7Morgan, Stamp Act Crisis, pp. 88–98, and above, pp. 212–14.

8Pennsylvania Chronicle, and Universal Advertiser, March 16–23, 1767.

9A letter signed “William Pym” appeared in Lloyd’s Evening Post, Aug. 19–21, 1765, and some other London papers at about the same time. It was reprinted in the Newport Mercury, Oct. 28, 1765 (among other colonial papers), and from that text it is conveniently reprinted in Edmund S. Morgan, ed., Prologue to Revolution Sources and Documents on the Stamp Act Crisis, 1764–1766 (Chapel Hill, [1959]), pp. 97–9. In addition to other sweeping statements on which the “Virginian” comments here, “Pym” declared that the British Parliament could “at any time set aside all the charters that have ever been granted by our monarchs” and could “in an instant abrogate all the laws” of Ireland. The same power would obviously apply to the acts of colonial assemblies.

1Possibly a reference to hints beginning to appear in the British press at about this time for the imposition of a land tax on the colonies. See, for example, London Chron., Aug. 15–17, 1765.

2“Pym” had pointed out that much of the British national debt had been incurred in protecting the colonists “from the arbitrary attempts of their implacable enemies.” In consequence, “I am as much astonished at their want of justice, as I am surprized at their want of gratitude”; the British “ought to shew but a very small share of sensibility for the circumstances of those people who are so utterly regardless of ours.”
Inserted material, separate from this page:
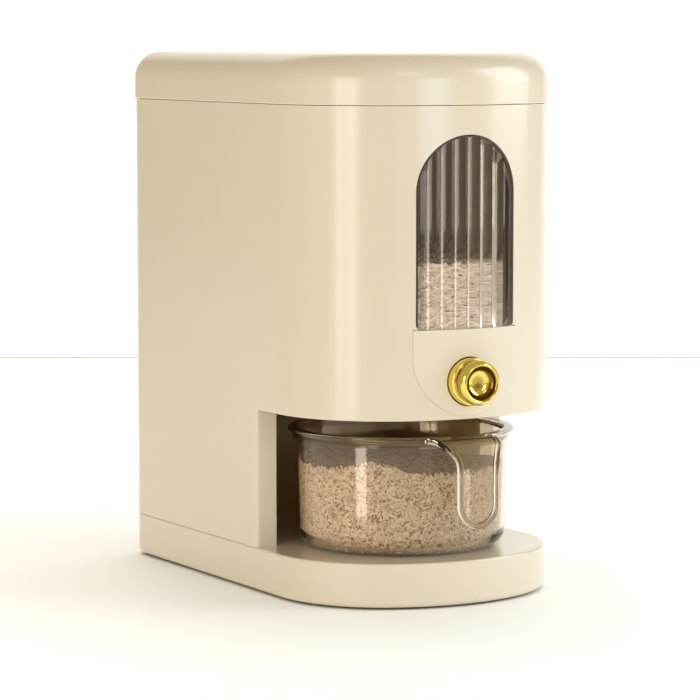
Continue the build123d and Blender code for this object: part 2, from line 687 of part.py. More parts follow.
# tray that closes the lid from below, with a skirt that enters the tower
with BuildPart() as lid_liner:
    extrude(plan(Z_LID + LID_GAP, 1.95), amount=2.0)
    extrude(plan(Z_LID - 8, 4.6), amount=8 + LID_GAP)
    extrude(plan(Z_LID - 9, 6.6), amount=9 + LID_GAP, mode=Mode.SUBTRACT)
    with BuildSketch(Plane.XY.offset(Z_LID + LID_GAP)):
        with Locations((0, 6)):
            RectangleRounded(96, 150, 12)
            RectangleRounded(92, 146, 10, mode=Mode.SUBTRACT)
    extrude(amount=-3)
lid_liner.part.label = "lid_liner"
export_step(lid_liner.part, "parts/lid_liner.step")

with BuildPart() as lid_seal:
    extrude(plan(Z_LID - 6.5, WALL + 0.3), amount=3.2)
    extrude(plan(Z_LID - 7.5, 4.6), amount=6, mode=Mode.SUBTRACT)
lid_seal.part.label = "lid_seal"
export_step(lid_seal.part, "parts/lid_seal.step")

# ================================================================ measuring bowl
BOWL_PLANE = Plane(origin=(0, BOWL_Y, 0), x_dir=(1, 0, 0), z_dir=(0, -1, 0))
Z_RIM = BOWL_Z + BOWL_H
with BuildPart() as bowl_inside:
    with BuildSketch(BOWL_PLANE):
        with BuildLine():
            Line((0, BOWL_Z + 2.4), (BOWL_R_BOTTOM - 9.0, BOWL_Z + 2.4))
            ThreePointArc(
                (BOWL_R_BOTTOM - 9.0, BOWL_Z + 2.4),
                (BOWL_R_BOTTOM - 4.1, BOWL_Z + 4.5),
                (BOWL_R_BOTTOM - 2.0, BOWL_Z + 9.4),
            )
            Line((BOWL_R_BOTTOM - 2.0, BOWL_Z + 9.4), (BOWL_R_TOP - BOWL_WALL, Z_RIM + 1))
            Line((BOWL_R_TOP - BOWL_WALL, Z_RIM + 1), (0, Z_RIM + 1))
            Line((0, Z_RIM + 1), (0, BOWL_Z + 2.4))
        make_face()
    revolve(axis=Axis((0, BOWL_Y, 0), (0, 0, 1)), revolution_arc=360)


# edge of the handle as (x, y, z): along the rim's tangent, over the bend, down the tongue
HANDLE_BEND = 13.0
HANDLE_YC = -111.0
HANDLE_ZC = Z_RIM - 1.2 - HANDLE_BEND
TONGUE_HALF = 10.2
TONGUE_Z = 53.0
BEAD_R = 1.8


def on_bend(x, degrees):
    """Point of the handle's middle surface, degrees down from the top of its bend."""
    a = math.radians(degrees)
    return (x, HANDLE_YC - HANDLE_BEND * math.sin(a), HANDLE_ZC + HANDLE_BEND * math.cos(a))


HANDLE_EDGE = [
    (17.4, -103.5, Z_RIM - 1.2),
    on_bend(17.1, 0),
    on_bend(15.6, 30),
    on_bend(13.2, 48.6),
    on_bend(11.1, 69.3),
    on_bend(10.35, 90),
    (TONGUE_HALF, HANDLE_YC - HANDLE_BEND, HANDLE_ZC - 4.4),
]


def handle_front():
    """Front outline of the handle: wide at the rim, waisted, then a long tongue with a round tip."""
    edge = [(x, z) for x, y, z in HANDLE_EDGE[2:]]
    w, zt = TONGUE_HALF, TONGUE_Z
    x0 = 17.2
    with BuildSketch(Plane.XZ.offset(90)) as outline:
        with BuildLine():
            Line((-x0, Z_RIM + 2), (x0, Z_RIM + 2))
            Line((x0, Z_RIM + 2), (x0, Z_RIM - 1.5))
            Line((x0, Z_RIM - 1.5), edge[0])
            Spline(*edge, tangents=[(-0.62, -0.78), (0, -1)])
            Line(edge[-1], (w, zt))
            ThreePointArc((w, zt), (0, zt - w), (-w, zt))
            Line((-w, zt), (-edge[-1][0], edge[-1][1]))
            Spline(*[(-x, z) for x, z in reversed(edge)], tangents=[(0, 1), (-0.62, 0.78)])
            Line((-edge[0][0], edge[0][1]), (-x0, Z_RIM - 1.5))
            Line((-x0, Z_RIM - 1.5), (-x0, Z_RIM + 2))
        make_face()
    return outline.sketch


def handle_strip(t):
    """Side profile of the handle as a strip of thickness t: out from the rim, over and down."""
    zc, yc, r = HANDLE_ZC, HANDLE_YC, HANDLE_BEND
    with BuildPart() as strip:
        with BuildSketch(Plane.YZ.offset(-22)):
            with BuildLine():
                ro, ri = r + t / 2, r - t / 2
                c = math.sqrt(0.5)
                Line((BOWL_Y - BOWL_R_TOP + 1.0, zc + ro), (yc, zc + ro))
                ThreePointArc((yc, zc + ro), (yc - ro * c, zc + ro * c), (yc - ro, zc))
                Line((yc - ro, zc), (yc - ro, 35))
                Line((yc - ro, 35), (yc - ri, 35))
                Line((yc - ri, 35), (yc - ri, zc))
                ThreePointArc((yc - ri, zc), (yc - ri * c, zc + ri * c), (yc, zc + ri))
                Line((yc, zc + ri), (BOWL_Y - BOWL_R_TOP + 1.0, zc + ri))
                Line((BOWL_Y - BOWL_R_TOP + 1.0, zc + ri), (BOWL_Y - BOWL_R_TOP + 1.0, zc + ro))
            make_face()
        extrude(amount=44)
    return strip.part


with BuildPart() as handle_web:
    add(handle_strip(2.4))
    extrude(handle_front(), amount=60, mode=Mode.INTERSECT)

# round bead along the handle's edge
with BuildPart() as handle_bead:
    with BuildLine() as bead_path:
        y_t, z_t = HANDLE_YC - HANDLE_BEND, TONGUE_Z
        Spline(*HANDLE_EDGE, tangents=[(0, -1, 0), (0, 0, -1)])
        Line(HANDLE_EDGE[-1], (TONGUE_HALF, y_t, z_t))
        ThreePointArc((TONGUE_HALF, y_t, z_t), (0, y_t, z_t - TONGUE_HALF), (-TONGUE_HALF, y_t, z_t))
        Line((-TONGUE_HALF, y_t, z_t), (-HANDLE_EDGE[-1][0], *HANDLE_EDGE[-1][1:]))
        Spline(*[(-x, y, z) for x, y, z in reversed(HANDLE_EDGE)], tangents=[(0, 0, 1), (0, 1, 0)])
    with BuildSketch(Plane(origin=bead_path.line @ 0, z_dir=bead_path.line % 0)):
        Circle(BEAD_R)
    sweep()

with BuildPart() as measuring_bowl:
    with BuildSketch(BOWL_PLANE):
        with BuildLine():
            Line((0, BOWL_Z), (BOWL_R_BOTTOM - 8.0, BOWL_Z))
            ThreePointArc(
                (BOWL_R_BOTTOM - 8.0, BOWL_Z),
                (BOWL_R_BOTTOM - 2.3, BOWL_Z + 2.4),
                (BOWL_R_BOTTOM, BOWL_Z + 8.0),
            )
            Line((BOWL_R_BOTTOM, BOWL_Z + 8.0), (BOWL_R_TOP, Z_RIM - 5.5))
            ThreePointArc(
                (BOWL_R_TOP, Z_RIM - 5.5), (BOWL_R_TOP + 0.7, Z_RIM - 3.3), (BOWL_RIM_R - 0.5, Z_RIM - 1.7)
            )
            ThreePointArc(
                (BOWL_RIM_R - 0.5, Z_RIM - 1.7), (BOWL_RIM_R, Z_RIM - 0.8), (BOWL_RIM_R - 0.7, Z_RIM)
            )
            Line((BOWL_RIM_R - 0.7, Z_RIM), (0, Z_RIM))
            Line((0, Z_RIM), (0, BOWL_Z))
        make_face()
    revolve(axis=Axis((0, BOWL_Y, 0), (0, 0, 1)), revolution_arc=360)
    add(handle_web.part)
    add(handle_bead.part)
    add(bowl_inside.part, mode=Mode.SUBTRACT)
measuring_bowl.part.label = "measuring_bowl"
export_step(measuring_bowl.part, "parts/measuring_bowl.step")
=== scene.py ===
import math

import bpy
import numpy as np
from mathutils import Matrix, Vector


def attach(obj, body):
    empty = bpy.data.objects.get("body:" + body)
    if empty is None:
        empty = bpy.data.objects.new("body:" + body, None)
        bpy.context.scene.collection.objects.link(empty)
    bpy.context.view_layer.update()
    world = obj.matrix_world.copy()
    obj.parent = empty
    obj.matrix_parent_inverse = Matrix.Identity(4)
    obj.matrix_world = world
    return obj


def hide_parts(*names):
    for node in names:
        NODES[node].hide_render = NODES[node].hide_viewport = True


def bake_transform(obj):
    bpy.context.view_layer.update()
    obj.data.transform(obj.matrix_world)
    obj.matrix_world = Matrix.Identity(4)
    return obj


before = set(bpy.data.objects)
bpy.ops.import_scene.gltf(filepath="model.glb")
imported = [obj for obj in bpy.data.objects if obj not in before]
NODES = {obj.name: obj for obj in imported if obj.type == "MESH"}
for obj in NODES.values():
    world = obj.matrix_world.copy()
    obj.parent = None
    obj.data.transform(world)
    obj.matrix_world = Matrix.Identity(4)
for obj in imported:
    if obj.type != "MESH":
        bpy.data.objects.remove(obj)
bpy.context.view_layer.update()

scene = bpy.context.scene
MM = 0.001

# ------------------------------------------------------------------ small helpers


def colour(hex_or_rgb):
    """sRGB 0..255 triple to a linear RGBA."""
    out = []
    for v in hex_or_rgb:
        v = v / 255
        out.append(v / 12.92 if v <= 0.04045 else ((v + 0.055) / 1.055) ** 2.4)
    return (*out, 1.0)


def new_material(name):
    mat = bpy.data.materials.new(name)
    mat.use_nodes = True
    nt = mat.node_tree
    for n in list(nt.nodes):
        nt.nodes.remove(n)
    out = nt.nodes.new("ShaderNodeOutputMaterial")
    p = nt.nodes.new("ShaderNodeBsdfPrincipled")
    nt.links.new(p.outputs[0], out.inputs["Surface"])
    return mat, nt, p, out


def noise(nt, scale, detail=3.0, rough=0.5, vec=None, distortion=0.0):
    n = nt.nodes.new("ShaderNodeTexNoise")
    n.inputs["Scale"].default_value = scale
    n.inputs["Detail"].default_value = detail
    n.inputs["Roughness"].default_value = rough
    n.inputs["Distortion"].default_value = distortion
    if vec is not None:
        nt.links.new(vec, n.inputs["Vector"])
    return n


def coords(nt, scale=(1, 1, 1)):
    tc = nt.nodes.new("ShaderNodeTexCoord")
    mp = nt.nodes.new("ShaderNodeMapping")
    mp.inputs["Scale"].default_value = scale
    nt.links.new(tc.outputs["Object"], mp.inputs["Vector"])
    return mp.outputs["Vector"]


def ramp(nt, fac, stops):
    r = nt.nodes.new("ShaderNodeValToRGB")
    e = r.color_ramp.elements
    e[0].position, e[0].color = stops[0]
    e[1].position, e[1].color = stops[-1]
    for pos, col in stops[1:-1]:
        x = e.new(pos)
        x.color = col
    nt.links.new(fac, r.inputs["Fac"])
    return r.outputs["Color"]


def span(nt, fac, lo, hi, a=0.0, b=1.0):
    m = nt.nodes.new("ShaderNodeMapRange")
    m.inputs["From Min"].default_value = a
    m.inputs["From Max"].default_value = b
    m.inputs["To Min"].default_value = lo
    m.inputs["To Max"].default_value = hi
    nt.links.new(fac, m.inputs["Value"])
    return m.outputs["Result"]


def bump(nt, height, strength, distance, normal=None):
    b = nt.nodes.new("ShaderNodeBump")
    b.inputs["Strength"].default_value = strength
    b.inputs["Distance"].default_value = distance
    nt.links.new(height, b.inputs["Height"])
    if normal is not None:
        nt.links.new(normal, b.inputs["Normal"])
    return b.outputs["Normal"]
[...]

3On first reading, this sentence sounds as if the “Virginian” were completely conceding the right of the British Parliament to tax the colonies. But since the Irish Parliament at this time did in fact exercise the privilege of imposing all local taxes—as London readers would almost certainly know—the writer may rather have been gently urging the Irish analogy as grounds for allowing the same privilege to the colonies and their assemblies. At this early stage of the discussion in Great Britain the “Virginian” seems to have preferred to write in terms of political wisdom and abstract justice, avoiding the thorny issue of constitutional principle.